Goddess for years has been my friend. Over the years that friendship has grown from casual acquaintance to “Best Friend”. And then that friendship deepened to more of a sisterhood…a bond formed between us. I believe I could have continued thru life in this status of friendship. But one day…. Something very odd struck me, and that was that I realized I loved her. Not just the love one dear friend has for another. But LOVE…. The kind that takes your breath away.

It is only by the sweetest of blessings that my admission of such feelings to Goddess caused her to look deep and find the same. It could have gone very badly and I could have lost not only love…. But my very dearest friend.

I have always been openly accepting of the homosexual lifestyle. My older brother is gay and he and his partner have been together almost 13 years now. I adore them, and there relationship is strong and stable and loving.

But being accepting and wanting it for yourself are two very different worlds. Being with another woman is not something I have ever considered. In our discussions together Fix had mentioned the idea of two woman and man being a man’s ultimate fantasy. I could see how many men would be excited by this. But being with a woman never interested me.

And if I must be honest…. It still doesn’t.

If fate should tear this quad apart, Fix and I have discussed “what” would happen. And we can both emphatically say… that would be the end. We would not go looking for a third… or another couple. Being with another woman truly is not something I want. We had a beautiful and happy marriage, just the two of us. And if our quad should crumble, we would continue as we began.

Big and Goddess and the relationship the four of us have is a blessing. A gift. How can 4 people who were not looking for this lifestyle find it handed to them. How can two families meld so easily and seamlessly. How can 4 straight laced, heterosexual people ( see the label) find such a love ?? As I said. It was a gift.

When Goddess and I have our quiet times together… I do not view us as Lesbians, nor do I see us as two woman. I see us as two people. People who happen to be in love and are sharing of ourselves in the most trusting and intimate of manners. I do not look at the female form any differently now than I ever have. What Goddess and I have is special… and unique ( at least for us) we don’t flaunt this relationship even to the husbands.

Fix says he “gets” it…. And has even been sweet enough to corral kids and help wrangle time for Goddess and I have a few moments of quiet time.

Big on the other hand I think is more amused, our relationship is more of a novelty to him. Goddess and I have discussed the fact that we don’t’ think he really “gets” what we have or how it is we feel. We could be wrong... and if so … he gets my apology.

So… am I a lesbian ?.. No, I don’t consider myself as such.

Am I bi-sexual ? … No….. I have no desire to be with any other woman.

Am I in love….. Most assuredly YES.

With that issue addressed…. My second point.

Faith.

I spent my Sunday’s as a child seated next to my Grandparents in the Presbyterian church… and on some occasions Baptist as well.

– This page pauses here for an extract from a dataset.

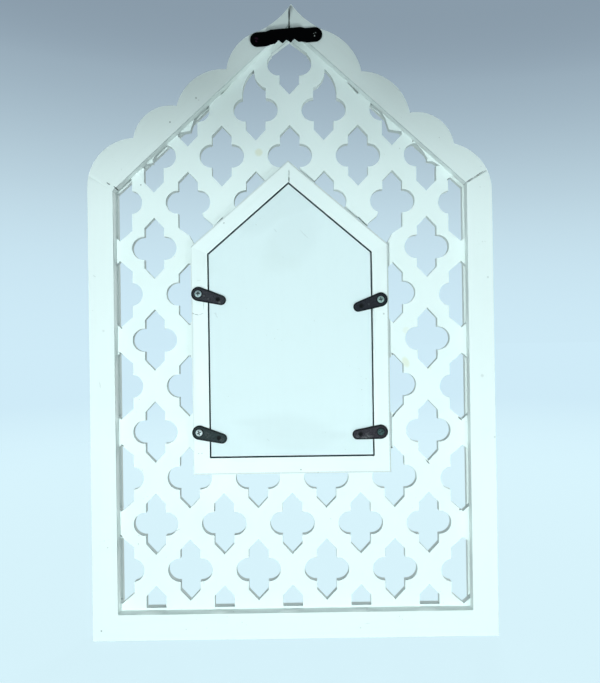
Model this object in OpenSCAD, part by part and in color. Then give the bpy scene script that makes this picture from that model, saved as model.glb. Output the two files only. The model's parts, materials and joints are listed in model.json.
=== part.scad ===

I have heard the hell fire and brimstone screamed at me from the pulpit. But I have also been blessed enough to hear the words given in a more loving and gentle manner. The manner in which I could assume Jesus himself would have used.

I grew up believing in God, Jesus and the everlasting. I found the idea of a heavenly Father watching over us comforting.

But as I aged, I one day asked myself “ what do I believe…. And what have I been TAUGHT to believe?"

That question shook me to my very middle. I began a quest to find out what it is I believe. I won’t go into the whole theology of my beliefs…. But I will say I now consider myself an Eclectic Christian.

Armed with my feelings of God, and the power he has given us vs. power over us. I feel at peace spiritually with these new lifestyle choices.

So when asked , “how do you justify this with your faith? ” Easy…. My faith is what allows me to justify it.

Big on the other hand struggles daily with this lifestyle choice and his spiritual beliefs. It is a struggle I see that causes him distress on many occasions. I don’t know what can be said or done to help him come to peace there. All I can do is wait for him to come to peace himself. I think if he had the opportunity to sit and talk with a member of the clergy who is open minded he might find some help. But finding such a jewel is not likely.

And so my ramble for the day is done….. and as we do each day….. I am putting one foot in front of the other and facing each issue and challenge as it presents itself.